SOURCE EXCERPT –
— START —
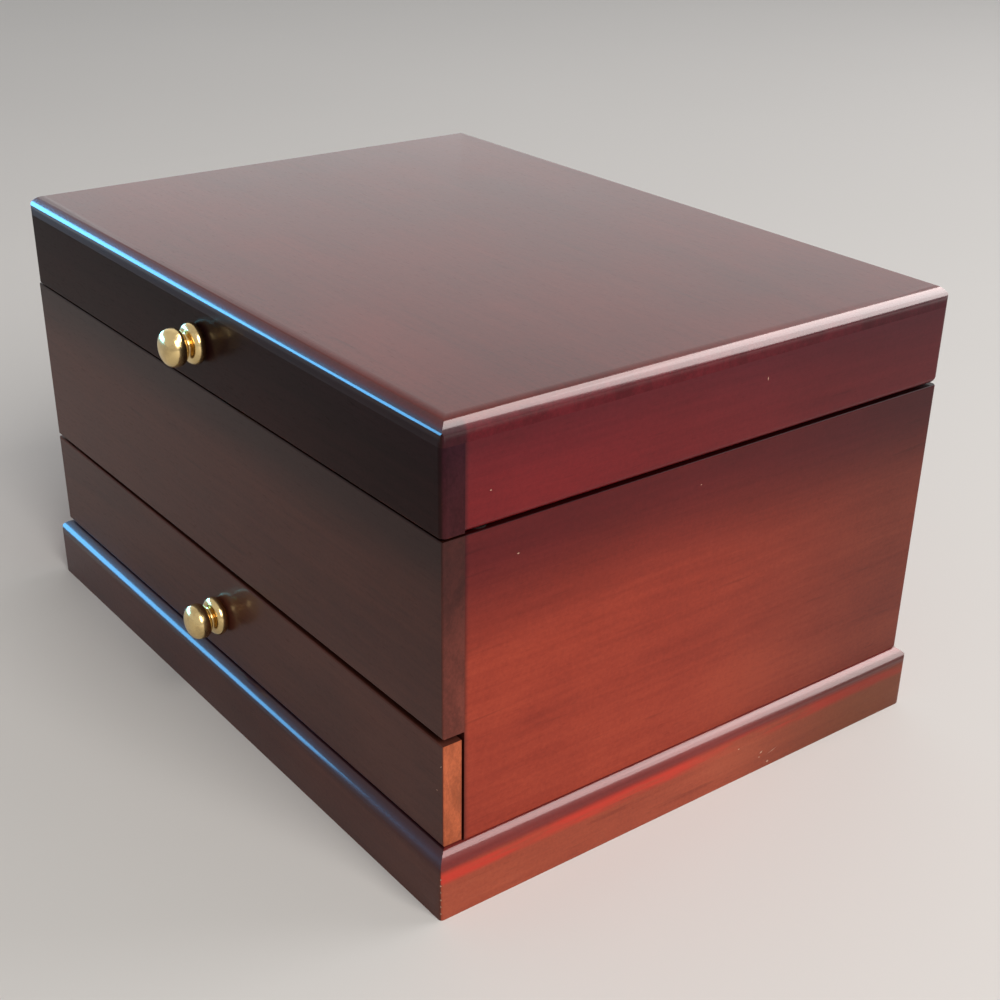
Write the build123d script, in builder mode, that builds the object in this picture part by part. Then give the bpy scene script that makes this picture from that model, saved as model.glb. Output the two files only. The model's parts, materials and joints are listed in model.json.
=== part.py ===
from build123d import *
import math
import os

# A wooden ring box: a lid on two stop hinges over a compartment of ring rolls, and a drawer below it
# that runs the full width of the front.  Millimetres.  The box stands on Z = 0 with its front towards
# -Y, and the origin is the middle of its footprint.

os.makedirs("parts", exist_ok=True)

# ---------------------------------------------------------------- outside sizes
box_width = 230.0  # case and lid, left to right
box_depth = 171.0  # case and lid, front to back
box_height = 135.0  # table to the top of the lid
lid_height = 28.5  # under edge of the lid to its top
lid_gap = 0.4  # daylight between the case and the closed lid
drawer_front_height = 30.7  # at its middle; the fixed front board above takes the rest

# ---------------------------------------------------------------- board thicknesses
front_board = 6.4  # front boards lie over the ends of the sides
side_board = 7.0
back_board = 7.0
lid_top_board = 6.0
deck_board = 4.0  # the drawer slides on this one
underside_board = 3.0
compartment_board = 3.0
compartment_rise = 1.0  # the floor sits this far above the upper front's lower edge
housing_depth = 2.0  # groove that holds the compartment floor

# ---------------------------------------------------------------- edges
lid_top_round = 4.5
lid_corner_ease = 1.6
lid_heel_round = 2.0  # lower back edge of the lid, over the hinges
board_ease = 0.5
case_corner_ease = 1.2

# ---------------------------------------------------------------- plinth moulding
plinth_height = 19.6
plinth_proud = 3.0  # how far it stands out from the case
plinth_stock = 10.0  # thickness of the moulding
plinth_round = 5.0
plinth_corner_ease = 3.0
plinth_sharp_ease = 1.0  # the front right corner is left sharper
deck_rebate = 3.0  # the deck lies this far over the moulding
mitre_gap = 0.08  # each mitred end stands back by this
felt_thickness = 0.8

# ---------------------------------------------------------------- drawer
drawer_gap_left = 1.0  # above the drawer front, which is cut a little out of square
drawer_gap_right = 2.0
drawer_gap_below = 0.9
drawer_reveal = 0.8  # between the drawer front and the ends of the case sides
drawer_side_clearance = 0.7
drawer_deck_clearance = 0.3
drawer_board = 6.0
drawer_head_clearance = 5.8  # above the drawer's sides
drawer_bottom_board = 3.0
drawer_bottom_rise = 3.0  # lower edge of the drawer sides to the bottom board
drawer_groove = 2.5
drawer_stop_depth = 4.0
drawer_stop_width = 24.0
drawer_stop_height = 7.0
drawer_stop_clearance = 0.1
drawer_lining = 1.0
drawer_lining_below_rim = 1.0
divider_board = 4.0
divider_below_rim = 4.0
groove_clearance = 0.1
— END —
EXERCISE DESCRIPTION – Restate the data above word for word, please.

FINISHED TASK –
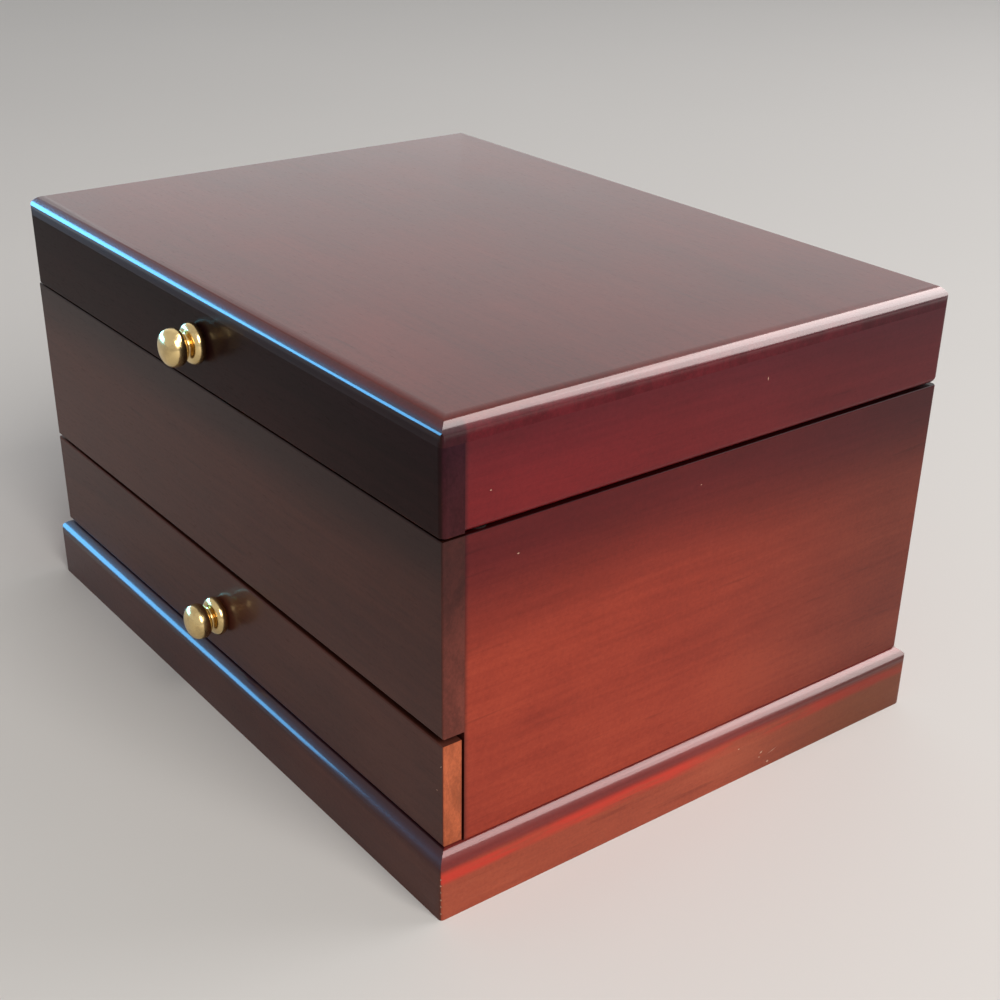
Write the build123d script, in builder mode, that builds the object in this picture part by part. Then give the bpy scene script that makes this picture from that model, saved as model.glb. Output the two files only. The model's parts, materials and joints are listed in model.json.
=== part.py ===
from build123d import *
import math
import os

# A wooden ring box: a lid on two stop hinges over a compartment of ring rolls, and a drawer below it
# that runs the full width of the front.  Millimetres.  The box stands on Z = 0 with its front towards
# -Y, and the origin is the middle of its footprint.

os.makedirs("parts", exist_ok=True)

# ---------------------------------------------------------------- outside sizes
box_width = 230.0  # case and lid, left to right
box_depth = 171.0  # case and lid, front to back
box_height = 135.0  # table to the top of the lid
lid_height = 28.5  # under edge of the lid to its top
lid_gap = 0.4  # daylight between the case and the closed lid
drawer_front_height = 30.7  # at its middle; the fixed front board above takes the rest

# ---------------------------------------------------------------- board thicknesses
front_board = 6.4  # front boards lie over the ends of the sides
side_board = 7.0
back_board = 7.0
lid_top_board = 6.0
deck_board = 4.0  # the drawer slides on this one
underside_board = 3.0
compartment_board = 3.0
compartment_rise = 1.0  # the floor sits this far above the upper front's lower edge
housing_depth = 2.0  # groove that holds the compartment floor

# ---------------------------------------------------------------- edges
lid_top_round = 4.5
lid_corner_ease = 1.6
lid_heel_round = 2.0  # lower back edge of the lid, over the hinges
board_ease = 0.5
case_corner_ease = 1.2

# ---------------------------------------------------------------- plinth moulding
plinth_height = 19.6
plinth_proud = 3.0  # how far it stands out from the case
plinth_stock = 10.0  # thickness of the moulding
plinth_round = 5.0
plinth_corner_ease = 3.0
plinth_sharp_ease = 1.0  # the front right corner is left sharper
deck_rebate = 3.0  # the deck lies this far over the moulding
mitre_gap = 0.08  # each mitred end stands back by this
felt_thickness = 0.8

# ---------------------------------------------------------------- drawer
drawer_gap_left = 1.0  # above the drawer front, which is cut a little out of square
drawer_gap_right = 2.0
drawer_gap_below = 0.9
drawer_reveal = 0.8  # between the drawer front and the ends of the case sides
drawer_side_clearance = 0.7
drawer_deck_clearance = 0.3
drawer_board = 6.0
drawer_head_clearance = 5.8  # above the drawer's sides
drawer_bottom_board = 3.0
drawer_bottom_rise = 3.0  # lower edge of the drawer sides to the bottom board
drawer_groove = 2.5
drawer_stop_depth = 4.0
drawer_stop_width = 24.0
drawer_stop_height = 7.0
drawer_stop_clearance = 0.1
drawer_lining = 1.0
drawer_lining_below_rim = 1.0
divider_board = 4.0
divider_below_rim = 4.0
groove_clearance = 0.1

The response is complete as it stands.